JASON ENGLAND: Yeah, I think you really want to hear that the Fed isn't behind the curve. I think really, the market thinks that, and a lot of the economists out there think the Fed has been behind the curve on inflation, and they've missed the call on inflation. But there's also the concern if you push it too hard and you start removing this accommodation too quickly, then you could push us into a recession. You know, Brian noted, you know, inverting the yield curve, if you start hiking and you start getting the frontend rate too high and the 10-year doesn't move, then you're going to invert the curve, and you could signal a recession and slow growth.

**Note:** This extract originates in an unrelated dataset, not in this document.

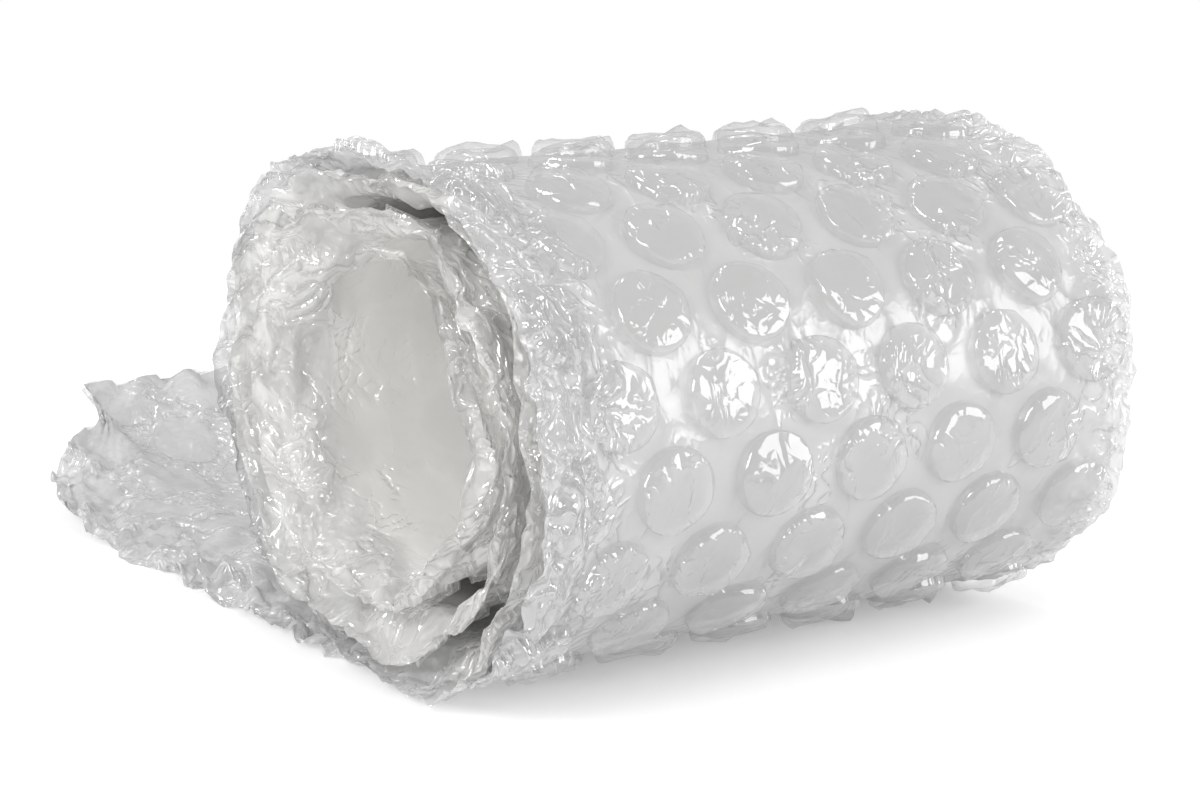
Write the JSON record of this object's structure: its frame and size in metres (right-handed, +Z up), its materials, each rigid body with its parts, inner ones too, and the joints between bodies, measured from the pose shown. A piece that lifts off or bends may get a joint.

So I think that's kind of the key here for the Fed, as it's threading the needle. Jay Powell has done a good job. Chair Powell has really communicated well what his intentions are. Now maybe you're going to hear arguments that he's been behind the curve on inflation, and he stuck to that transitory too long. But I think they're in a spot right now where they feel March will be a live meeting. They can start moving that, and then they will start looking at balance-- shortly after one or two hikes, they can start looking at removing some of that balance sheet accommodation.

BRAD SMITH: You know, it's interesting, especially going forward from here, where investors are going to place their own bets, if you will, or more aptly, I should say, some of their own interests moving forward from this point, as they continue to try and time the Fed's decision and how quickly the Fed may make some of those increasing movements to combat inflation as well. So where are some of those sectors, those opportunities that you're seeing investors perhaps pile into even ahead of this decision coming forward?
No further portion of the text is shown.